Jakarta – Asosiasi Pengelola Pusat Perbelanjaan Indonesia (APBI) mempertanyakan kebijakan pembatasan dan pengetatan produk impor yang diterapkan pemerintah. Pasalnya, kebijakan itu justru yang berdampak pada stagnasi industri ritel Indonesia. Banyak pengusaha ritel memutuskan menunda atau bahkan membatalkan pembukaan toko di pusat perbelanjaan, karena sebagian besar produk yang mereka jual adalah barang impor.

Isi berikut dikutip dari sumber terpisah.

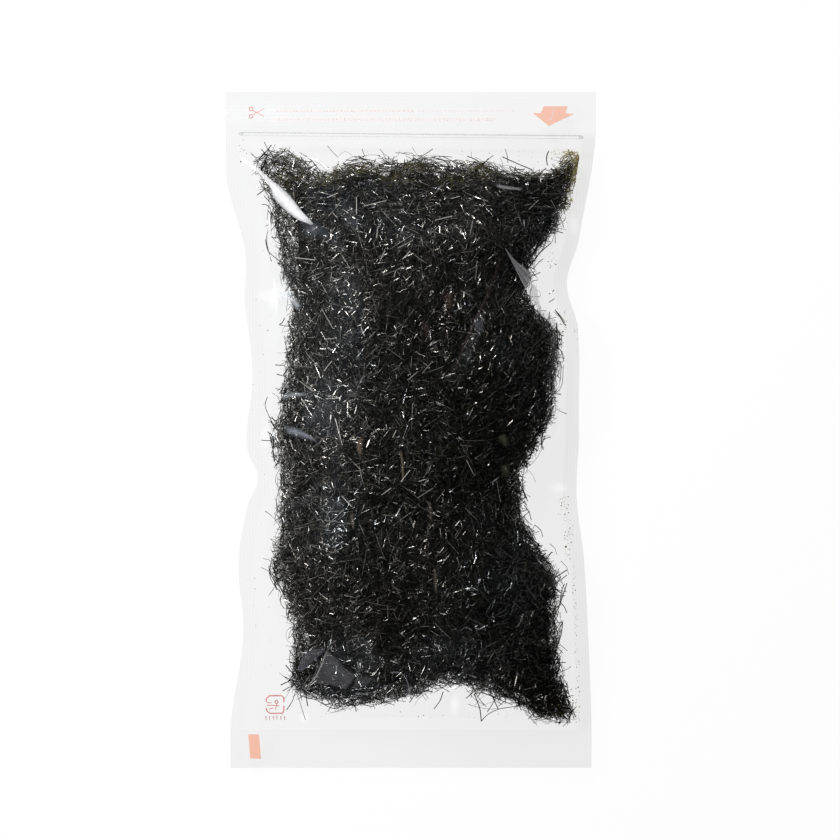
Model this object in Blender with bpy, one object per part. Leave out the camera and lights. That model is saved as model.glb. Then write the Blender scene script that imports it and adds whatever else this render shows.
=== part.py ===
"""Flat zip pouch of clear film, packed with shredded nori and lying on its back.

The pouch and its packing are one closed solid: the outside of the two films.
Metres, +Z up, +Y towards the zip, +X to the right seen from above. The middle
of the underside is flat at Z = 0.
"""

import math

import bmesh
import bpy

MM = 0.001

# Pouch, laid flat on its back
LENGTH = 256 * MM
TOP_END = LENGTH / 2
LOW_END = -LENGTH / 2
WIDTH_AT_TOP = 140.0 * MM
WIDTH_AT_FOOT = 136.6 * MM
SEAL_THICKNESS = 0.8 * MM
SIDE_SEAL = 5.5 * MM
FOOT_SEAL = 15.0 * MM
ZIP_Y = 111.2 * MM
ZIP_SLOPE = -0.010
ZIP_PITCH = 1.1 * MM
ZIP_RIDGE = 0.55 * MM
ZIP_REACH = 63 * MM
NOTCH_Y = 119.9 * MM
NOTCH_HALF = 1.0 * MM
NOTCH_DEPTH = 1.3 * MM

# Where the packing pulls the side edges in: (centre y, half length, depth)
TUCKS_LEFT = (
    (62 * MM, 37 * MM, 7.5 * MM),
    (24 * MM, 34 * MM, 9.5 * MM),
    (-18 * MM, 11 * MM, 3.0 * MM),
    (-18 * MM, 45 * MM, 8.5 * MM),
    (-74 * MM, 43 * MM, 5.5 * MM),
)
TUCKS_RIGHT = (
    (68 * MM, 49 * MM, 5.0 * MM),
    (55 * MM, 18 * MM, 3.5 * MM),
    (13 * MM, 87 * MM, 6.0 * MM),
    (-25 * MM, 25 * MM, 1.5 * MM),
    (-54 * MM, 68 * MM, 2.5 * MM),
)

# Outline of the packing: half width with its hollows (centre y, half length, depth)
PACK_TOP = 105 * MM
PACK_FOOT = -104 * MM
PACK_HALF = 55.5 * MM
PACK_TAPER = -0.015
HOLLOWS_LEFT = (
    (37 * MM, 69 * MM, 10.2 * MM),
    (-25 * MM, 29 * MM, 7.1 * MM),
    (-95 * MM, 78 * MM, 13.4 * MM),
)
HOLLOWS_RIGHT = (
    (116 * MM, 50 * MM, -8.0 * MM),
    (56 * MM, 23 * MM, 12.4 * MM),
    (-25 * MM, 40 * MM, 15.1 * MM),
    (-68 * MM, 12 * MM, 3.0 * MM),
)

# Heights of the side seam and of the crown at stations along the pouch: (y, z)
SEAM_HEIGHTS = (
    (-128 * MM, 3.6 * MM),
    (-112 * MM, 5.0 * MM),
    (-80 * MM, 8.5 * MM),
    (0 * MM, 9.5 * MM),
    (85 * MM, 9.0 * MM),
    (111 * MM, 7.0 * MM),
    (128 * MM, 4.4 * MM),
)
CROWN_HEIGHTS = (
    (-104 * MM, 22.0 * MM),
    (-62 * MM, 29.5 * MM),
    (-26 * MM, 28.0 * MM),
    (22 * MM, 30.0 * MM),
    (66 * MM, 28.5 * MM),
    (105 * MM, 24.0 * MM),
)
SIDE_RISE = 38 * MM
TOP_RISE = 44 * MM
FOOT_RISE = 34 * MM
RISE_START = 1.35
STAND_OFF = 5.0 * MM
MARGIN_GAP = 1.6 * MM
UNDER_INSET = 15 * MM

# Lumps of the packing under the film: (x, y, radius, height)
LUMPS = (
    (-30 * MM, 84 * MM, 26 * MM, 2.2 * MM),
    (22 * MM, 88 * MM, 24 * MM, -2.0 * MM),
    (-6 * MM, 48 * MM, 24 * MM, 1.8 * MM),
    (34 * MM, 24 * MM, 22 * MM, 2.4 * MM),
    (-28 * MM, 14 * MM, 22 * MM, -2.4 * MM),
    (4 * MM, -12 * MM, 24 * MM, 1.8 * MM),
    (-30 * MM, -40 * MM, 24 * MM, 2.2 * MM),
    (30 * MM, -66 * MM, 26 * MM, 2.4 * MM),
    (-4 * MM, -76 * MM, 20 * MM, -2.0 * MM),
    (-26 * MM, -88 * MM, 16 * MM, -3.0 * MM),
)

# Folds of the film, ridge or furrow: (x and y of both ends, half width, height)
FOLDS = (
    (-65 * MM, 103 * MM, -37 * MM, 77 * MM, 5.0 * MM, 2.0 * MM),
    (36 * MM, 70 * MM, 55 * MM, 38 * MM, 5.5 * MM, -3.2 * MM),
    (-45 * MM, -30 * MM, -28 * MM, -12 * MM, 5.0 * MM, -2.4 * MM),
    (34 * MM, 66 * MM, 12 * MM, 15 * MM, 5.0 * MM, -1.5 * MM),
    (-43 * MM, -84 * MM, -14 * MM, -99 * MM, 6.0 * MM, -2.2 * MM),
    (38 * MM, -14 * MM, 46 * MM, -34 * MM, 5.5 * MM, -2.0 * MM),
)

# Grid of the solid
BODY_ROWS = 62
INNER_COLUMNS = 35


def smooth(t):
    """Ease from 0 to 1 with level ends."""
    t = min(max(t, 0.0), 1.0)
    return t * t * (3 - 2 * t)


def bulge(t):
    """Rise from 0 to 1 that starts at a slope and ends level."""
    t = min(max(t, 0.0), 1.0)
    return t * (RISE_START + t * (3 - 2 * RISE_START + t * (RISE_START - 2)))


def dents(y, group):
    """Sum of the cosine dents of one side at y."""
    total = 0.0
    for centre, half, depth in group:
        u = (y - centre) / half
        if abs(u) < 1:
            total += depth * math.cos(math.pi / 2 * u) ** 2
    return total


def station(y, table):
    """Height at y, eased between the stations of a table."""
    if y <= table[0][0]:
        return table[0][1]
    for (y0, z0), (y1, z1) in zip(table, table[1:]):
        if y <= y1:
            return z0 + (z1 - z0) * smooth((y - y0) / (y1 - y0))
    return table[-1][1]


def edges(y):
    """Left and right edge of the film at y, with the tear notch on the left."""
    share = (TOP_END - y) / LENGTH
    half = (WIDTH_AT_TOP + (WIDTH_AT_FOOT - WIDTH_AT_TOP) * share) / 2
    notch = NOTCH_DEPTH * max(0.0, 1 - abs(y - NOTCH_Y) / NOTCH_HALF)
    return -half + dents(y, TUCKS_LEFT) + notch, half - dents(y, TUCKS_RIGHT)


def packing(y):
    """Left and right limit of the packing at y."""
    half = PACK_HALF + PACK_TAPER * y
    return dents(y, HOLLOWS_LEFT) - half, half - dents(y, HOLLOWS_RIGHT)


def zip_y(x):
    return ZIP_Y + ZIP_SLOPE * x


def relief(x, y):
    """Lumps and folds at a point, before they fade at the packing's rim."""
    height = 0.0
    for cx, cy, radius, rise in LUMPS:
        reach = ((x - cx) ** 2 + (y - cy) ** 2) / radius**2
        height += rise * math.exp(-2.2 * reach)
    for x0, y0, x1, y1, half, rise in FOLDS:
        dx = x1 - x0
        dy = y1 - y0
        span = dx * dx + dy * dy
        t = ((x - x0) * dx + (y - y0) * dy) / span
        off = abs((x - x0) * dy - (y - y0) * dx) / math.sqrt(span)
        if 0 < t < 1 and off < half:
            height += rise * math.sin(math.pi * t) * (1 - off / half)
    return height


def seam(x, y):
    """Height of the seam plane, with the sag that the edges' tucks lift."""
    left, right = edges(y)
    side = (x - left) / (right - left)
    lift = dents(y, TUCKS_LEFT) * (1 - side) + dents(y, TUCKS_RIGHT) * side
    return station(y, SEAM_HEIGHTS) + 0.22 * lift


def zip_relief(x, y):
    """The two rails of the zip, crushed flat near the side seals."""
    fade = smooth((ZIP_REACH - abs(x)) / (4 * MM))
    height = 0.0
    for side in (-0.5, 0.5):
        off = abs(y - zip_y(x) - side * ZIP_PITCH) / (0.5 * ZIP_PITCH)
        height += ZIP_RIDGE * max(0.0, 1 - off)
    return fade * height


def surfaces(x, y):
    """Heights of the lower and upper film at a point."""
    left, right = edges(y)
    middle = seam(x, y)
    low = middle - SEAL_THICKNESS / 2
    high = middle + SEAL_THICKNESS / 2
    inner = min(x - left - SIDE_SEAL, right - SIDE_SEAL - x)
    inner = min(inner, y - LOW_END - FOOT_SEAL)
    ridge = zip_relief(x, y)
    high += ridge
    low -= ridge
    open_top = zip_y(x) - 2.2 * ZIP_PITCH
    inner = min(inner, open_top - y)
    if inner <= 0:
        return low, high
    pack_left, pack_right = packing(y)
    side = min(x - pack_left, pack_right - x) + STAND_OFF
    top = PACK_TOP + STAND_OFF - y
    foot = y - PACK_FOOT + STAND_OFF
    fill = bulge(side / SIDE_RISE) * bulge(top / TOP_RISE) * bulge(foot / FOOT_RISE)
    crown = station(y, CROWN_HEIGHTS) - middle
    gap = MARGIN_GAP * smooth(inner / (8 * MM))
    ease = smooth(inner / (5 * MM))
    high += gap + ease * fill * (crown + relief(x, y))
    under = min(side - STAND_OFF, top - STAND_OFF, foot - STAND_OFF)
    reach = UNDER_INSET + STAND_OFF
    drop = 1 - min(max((under + STAND_OFF) / reach, 0.0), 1.0)
    drop = drop**1.7
    low = (low - gap) * (1 - ease) + ease * (low - gap) * drop
    return low, high


def rows():
    """Positions of the rows along the pouch, as offsets from the zip near it."""
    zip_offsets = [1.8, 1.0, 0.5, 0.0, -0.5, -1.0, -1.8]
    found = [("y", TOP_END), ("y", TOP_END - 4 * MM)]
    for offset in (1.0, 0.0, -1.0):
        found.append(("y", NOTCH_Y + offset * NOTCH_HALF))
    for offset in zip_offsets:
        found.append(("zip", offset * ZIP_PITCH))
    first = ZIP_Y - 3.4 * ZIP_PITCH
    last = LOW_END + FOOT_SEAL
    for index in range(BODY_ROWS):
        found.append(("y", first + (last - first) * index / (BODY_ROWS - 1)))
    for part in (0.33, 0.67, 1.0):
        found.append(("y", last + (LOW_END - last) * part))
    return found


def column(y, index, count):
    """x of one column: both seal edges, then even steps between the seals."""
    left, right = edges(y)
    if index == 0:
        return left
    if index == count - 1:
        return right
    inner_left = left + SIDE_SEAL
    inner_right = right - SIDE_SEAL
    return inner_left + (inner_right - inner_left) * (index - 1) / (count - 3)


def grid_points():
    """Lower and upper points of the solid, row by row."""
    lower = []
    upper = []
    count = INNER_COLUMNS + 2
    for kind, value in rows():
        low_row = []
        high_row = []
        for index in range(count):
            y = ZIP_Y + value if kind == "zip" else value
            x = column(y, index, count)
            if kind == "zip":
                y = zip_y(x) + value
            low, high = surfaces(x, y)
            low_row.append((x, y, low))
            high_row.append((x, y, high))
        lower.append(low_row)
        upper.append(high_row)
    return lower, upper


def build_bag():
    """The closed solid: upper film, lower film and the rim between them."""
    lower, upper = grid_points()
    mesh = bmesh.new()
    low = [[mesh.verts.new(p) for p in row] for row in lower]
    high = [[mesh.verts.new(p) for p in row] for row in upper]
    last_row = len(high) - 1
    last = len(high[0]) - 1
    for i in range(last_row):
        for j in range(last):
            if (i + j) % 2:
                mesh.faces.new((high[i][j], high[i + 1][j], high[i + 1][j + 1]))
                mesh.faces.new((high[i][j], high[i + 1][j + 1], high[i][j + 1]))
                mesh.faces.new((low[i][j], low[i][j + 1], low[i + 1][j + 1]))
                mesh.faces.new((low[i][j], low[i + 1][j + 1], low[i + 1][j]))
            else:
                mesh.faces.new((high[i][j], high[i + 1][j], high[i][j + 1]))
                mesh.faces.new((high[i + 1][j], high[i + 1][j + 1], high[i][j + 1]))
                mesh.faces.new((low[i][j], low[i][j + 1], low[i + 1][j]))
                mesh.faces.new((low[i + 1][j], low[i][j + 1], low[i + 1][j + 1]))
    for i in range(last_row):
        mesh.faces.new((low[i][0], low[i + 1][0], high[i + 1][0], high[i][0]))
        mesh.faces.new((high[i][last], high[i + 1][last], low[i + 1][last], low[i][last]))
    for j in range(last):
        mesh.faces.new((high[0][j], high[0][j + 1], low[0][j + 1], low[0][j]))
        mesh.faces.new(
            (low[last_row][j], low[last_row][j + 1], high[last_row][j + 1], high[last_row][j])
        )
    bmesh.ops.recalc_face_normals(mesh, faces=mesh.faces)
    data = bpy.data.meshes.new("bag")
    mesh.to_mesh(data)
    mesh.free()
    bag = bpy.data.objects.new("bag", data)
    bpy.context.scene.collection.objects.link(bag)
    return bag


def film_material():
    """Glossy near-black film: the dark packing as it shows through the pouch."""
    material = bpy.data.materials.new("film")
    material.use_nodes = True
    shader = material.node_tree.nodes["Principled BSDF"]
    shader.inputs["Base Color"].default_value = (0.035, 0.036, 0.034, 1)
    shader.inputs["Roughness"].default_value = 0.25
    shader.inputs["Metallic"].default_value = 0.0
    return material


for old in list(bpy.data.objects):
    bpy.data.objects.remove(old, do_unlink=True)

pouch = build_bag()
pouch.data.materials.append(film_material())
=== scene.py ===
"""Clear zip pouch of shredded nori, lying on its back under a camera that looks down.

The pouch is built as film, zip and print, and its packing as a dark core with
loose shreds over it. Metres, +Z up, +Y towards the zip, +X to the right.
"""

import logging
import math
from collections.abc import Callable
from dataclasses import dataclass
from enum import Enum

import bpy
import numpy as np
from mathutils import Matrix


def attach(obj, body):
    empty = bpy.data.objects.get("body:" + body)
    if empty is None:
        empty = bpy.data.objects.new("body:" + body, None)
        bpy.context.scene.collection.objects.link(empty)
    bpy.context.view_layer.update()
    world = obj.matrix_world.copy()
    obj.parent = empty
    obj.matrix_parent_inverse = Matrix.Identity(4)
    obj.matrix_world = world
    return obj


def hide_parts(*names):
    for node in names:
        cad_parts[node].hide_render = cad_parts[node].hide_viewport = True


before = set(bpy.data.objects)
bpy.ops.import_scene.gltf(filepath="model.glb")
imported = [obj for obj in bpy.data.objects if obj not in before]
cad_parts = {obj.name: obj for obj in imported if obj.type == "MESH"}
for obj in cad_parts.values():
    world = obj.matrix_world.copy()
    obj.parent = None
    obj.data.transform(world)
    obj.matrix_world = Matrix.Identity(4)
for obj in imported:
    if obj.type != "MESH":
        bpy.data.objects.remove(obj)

MM = 0.001
BODY = "root"
NODE = "bag"
LOG = logging.getLogger("nori_pouch")

# Where most of the soft noise lies, and how far the film's attribute scales its extra cover up.
NOISE_SPREAD = (0.3, 0.7)
EXTRA_SCALE = 5.0

Table = tuple[tuple[float, ...], ...]
Path = tuple[tuple[float, float], ...]
Range = tuple[float, float]
Source = bpy.types.NodeSocket | float | tuple[float, ...]


def smooth(t: np.ndarray | float) -> np.ndarray:
    """Ease from 0 to 1 with level ends."""
    t = np.clip(t, 0.0, 1.0)
    return t * t * (3 - 2 * t)


def bulge(t: np.ndarray | float, start: float = 1.35) -> np.ndarray:
    """Rise from 0 to 1 that starts at a slope and ends level."""
    t = np.clip(t, 0.0, 1.0)
    return t * (start + t * (3 - 2 * start + t * (start - 2)))


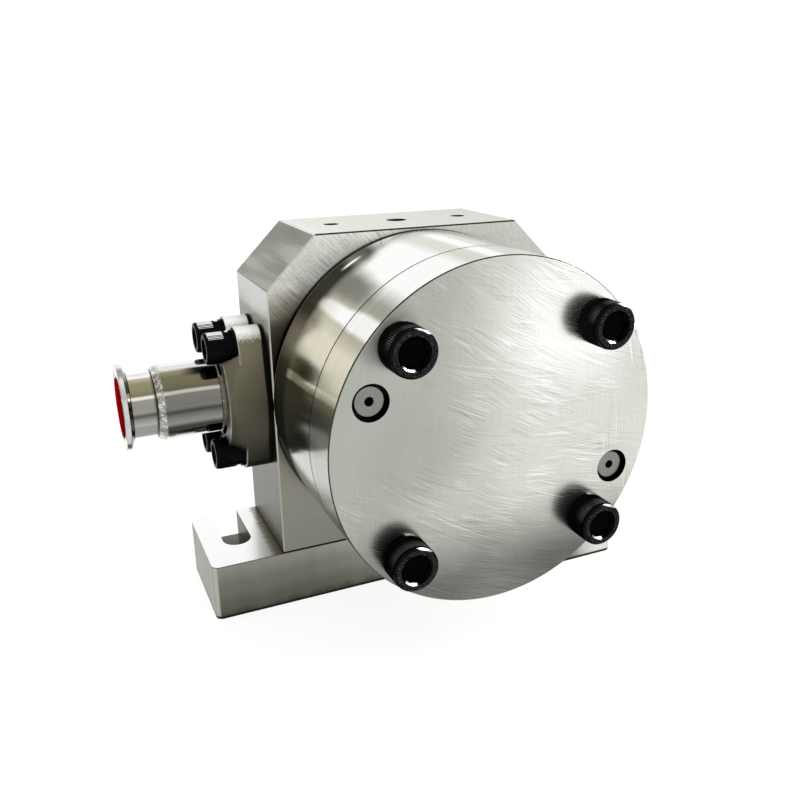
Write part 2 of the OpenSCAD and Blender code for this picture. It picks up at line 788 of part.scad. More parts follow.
module port_plug() {
    r = port_bore_d / 2 - plug_gap;
    round_r = 1.5;
    along_x(ferrule_x - plug_len, 0, axis_z) rotate_extrude() polygon(concat(
        [[r - plug_wall - 0.3, 0], [r - 0.3, 0], [r, 2]],
        arc(r - round_r, plug_len + plug_crown - round_r, round_r, 0, 90, 5),
        [[0, plug_len + plug_crown], [0, plug_len - plug_wall], [r - plug_wall, plug_len - plug_wall]]));
}

module port_seal_ring() {
    along_x(port_face_x, 0, axis_z) seal_ring(port_ring_r);
}

module inlet_flange() { color(satin) port_side("inlet") port_flange(); }
module inlet_flange_screws() { color(black) port_side("inlet") port_screws(); }
module inlet_washers() { color(black) port_side("inlet") port_washers(); }
module inlet_seal_ring() { color(black) port_side("inlet") port_seal_ring(); }
module inlet_pipe() { color(polished) port_side("inlet") port_pipe(); }
module inlet_ferrule() { color(polished) port_side("inlet") port_ferrule(); }
module inlet_dust_plug() { color(red) port_side("inlet") port_plug(); }
module outlet_flange() { color(satin) port_side("outlet") port_flange(); }
module outlet_flange_screws() { color(black) port_side("outlet") port_screws(); }
module outlet_washers() { color(black) port_side("outlet") port_washers(); }
module outlet_seal_ring() { color(black) port_side("outlet") port_seal_ring(); }
module outlet_pipe() { color(polished) port_side("outlet") port_pipe(); }
module outlet_ferrule() { color(polished) port_side("outlet") port_ferrule(); }
module outlet_dust_plug() { color(red) port_side("outlet") port_plug(); }

base_plate();
base_screws();
pump_block();
bearing_drum();
front_cover();
cover_screws();
dowel_pins();
drum_seal_ring();
cover_seal_ring();
rear_housing();
rear_housing_screws();
rear_seal_ring();
seal_gland();
gland_screws();
shaft_seals();
drive_shaft();
drive_gear();
drive_gear_key();
driven_shaft();
driven_gear();
driven_gear_key();
front_bushes();
rear_bushes();
inlet_flange();
inlet_flange_screws();
inlet_washers();
inlet_seal_ring();
inlet_pipe();
inlet_ferrule();
inlet_dust_plug();
outlet_flange();
outlet_flange_screws();
outlet_washers();
outlet_seal_ring();
outlet_pipe();
outlet_ferrule();
outlet_dust_plug();
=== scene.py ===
import math
import random

import bmesh
import bpy
from mathutils import Matrix, Vector


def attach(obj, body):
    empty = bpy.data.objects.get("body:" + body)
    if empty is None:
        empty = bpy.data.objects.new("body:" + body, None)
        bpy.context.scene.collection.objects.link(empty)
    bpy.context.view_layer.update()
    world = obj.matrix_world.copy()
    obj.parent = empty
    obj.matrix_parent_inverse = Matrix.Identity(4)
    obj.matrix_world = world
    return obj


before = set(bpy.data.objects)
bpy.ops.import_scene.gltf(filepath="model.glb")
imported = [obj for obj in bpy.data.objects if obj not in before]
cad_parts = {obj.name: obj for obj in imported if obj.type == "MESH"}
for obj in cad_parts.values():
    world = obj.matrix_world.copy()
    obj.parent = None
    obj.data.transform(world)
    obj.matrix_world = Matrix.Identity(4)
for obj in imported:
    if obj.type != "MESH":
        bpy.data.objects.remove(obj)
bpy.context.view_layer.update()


# Base plate: one thick bar of stainless steel, sawn and ground, with two counterbores milled in from the
# rear and a toe that reaches out under the drum. Its upright faces keep soft vertical clouds from the
# grinding wheel, and its top is ground finer. Its colour holds painted light and shade: the upright faces
# are painted darker towards the floor and lighter towards the right end, with a painted shadow line along
# the floor and a painted dark line along the top edge; the end faces and round corners are painted
# lighter; the top is painted pale, with a painted reflection of the block darkening it near the block;
# and the counterbores hold painted shade.
class Wire:
    """One socket of a node tree. Arithmetic on it adds Math nodes, and node() adds any other."""

    def __init__(self, tree, socket=None):
        self.tree, self.socket = tree, socket

    def node(self, kind, inputs=(), out=0, stops=(), **settings):
        made = self.tree.nodes.new(kind)
        for name, value in settings.items():
            setattr(made, name, value)
        if stops:
            ramp = made.color_ramp.elements
            while len(ramp) < len(stops):
                ramp.new(1.0)
            for place, (at, shade) in zip(ramp, stops):
                place.position = at
                place.color = (shade, shade, shade, 1.0) if isinstance(shade, (int, float)) else (*shade, 1.0)
        for name, value in dict(inputs).items():
            if isinstance(value, Wire):
                self.tree.links.new(value.socket, made.inputs[name])
            else:
                made.inputs[name].default_value = value
        return Wire(self.tree, made.outputs[out])

    def streak(self, centre, half, soft):
        """1 within half of the centre, fading to 0 over soft."""
        return 1.0 - abs(self - centre).between(half, half + soft)

    def maths(self, operation, *terms):
        return self.node("ShaderNodeMath", dict(enumerate(terms)), operation=operation)

    def __add__(self, other):
        return self.maths("ADD", self, other)

    def __radd__(self, other):
        return self.maths("ADD", other, self)

    def __sub__(self, other):
        return self.maths("SUBTRACT", self, other)

    def __rsub__(self, other):
        return self.maths("SUBTRACT", other, self)

    def __mul__(self, other):
        return self.maths("MULTIPLY", self, other)

    def __truediv__(self, other):
        return self.maths("DIVIDE", self, other)

    def __pow__(self, other):
        return self.maths("POWER", self, other)

    def __abs__(self):
        return self.maths("ABSOLUTE", self)

    def between(self, low, high):
        """0 below low, 1 above high, with a soft step."""
        return self.node("ShaderNodeMapRange", {0: self, 1: low, 2: high, 3: 0.0, 4: 1.0},
            interpolation_type="SMOOTHSTEP")

    def parts(self):
        """The three parts of a vector."""
        return [self.node("ShaderNodeSeparateXYZ", {0: self}, out=i) for i in range(3)]

    def ramp(self, stops, interpolation="EASE"):
        made = self.node("ShaderNodeValToRGB", {0: self}, stops=stops)
        made.socket.node.color_ramp.interpolation = interpolation
        return made

    def mix(self, low, high):
        """The colour low where this is 0 and high where it is 1."""
        pick = lambda c: c if isinstance(c, Wire) else (*c, 1.0)
        return self.node("ShaderNodeMix", {0: self, 6: pick(low), 7: pick(high)}, out=2, data_type="RGBA")

    def times(self, colour):
        """The colour made lighter or darker by this."""
        grey = self.node("ShaderNodeCombineColor", {0: self, 1: self, 2: self})
        return self.node("ShaderNodeMix", {0: 1.0, 6: colour, 7: grey}, out=2, data_type="RGBA",
            blend_type="MULTIPLY")

    def noise(self, at, scale, detail=2.0, roughness=0.5, shift=(0.0, 0.0, 0.0)):
        """Noise between 0 and 1, stretched by the three scales."""
        spot = self.node("ShaderNodeMapping", {0: at, 1: shift, 3: scale})
        return self.node("ShaderNodeTexNoise",
            {"Vector": spot, "Scale": 1.0, "Detail": detail, "Roughness": roughness})

    def bump(self, height, strength, distance, **more):
        return self.node("ShaderNodeBump", {"Strength": strength, "Distance": distance, "Height": height,
            **more})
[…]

“Banyak yg menyampaikan di tahun ini mengurangi pembukaan toko-toko baru bahkan sama sekali tidak membuka toko baru. Jadi saya kira itu yang dikhawatirkan. Kalau mal-nya kosong, toko-toko tidak ada barang akibat kesulitan tadi, akan mengganggu juga tingkat kunjungan,” kata Ketua Umum DPP APBI Alphonzus Widjaja dalam Seminar dan Rapat Kerja Nasional (Rakernas) bertajuk Elevate The Local Brand, di The Langham Jakarta, Sudirman, Jakarta Selatan.
Alphonzus berharap pemerintah bisa secepatnya mempertimbangkan ulang wacana pengetatan produk impor. Jika kebijakan bertujuan melindungi produk lokal, mustinya pemerintah bisa membantu dengan menghadirkan fasilitas, insentif, hingga kebijakan pajak. Di sisi lain, ancaman terhadap produk lokal sebenarnya justru berasal dari barang impor ilegal.
Menghilangkan barang impor dari pasar jelas tidak mungkin. Pasalnya, mayoritas merek impor identik dengan gaya hidup yang lekat dengan masyarakat.
“Impor tidak bisa 100% dibatasi, kenapa? Karena kalau kita bicara ritel, itu kan identik dengan gaya hidup. Gaya hidup tidak bisa dibendung dengan peraturan atau ketentuan, karena dunia ini sudah demikian terbukanya,” tuturnya.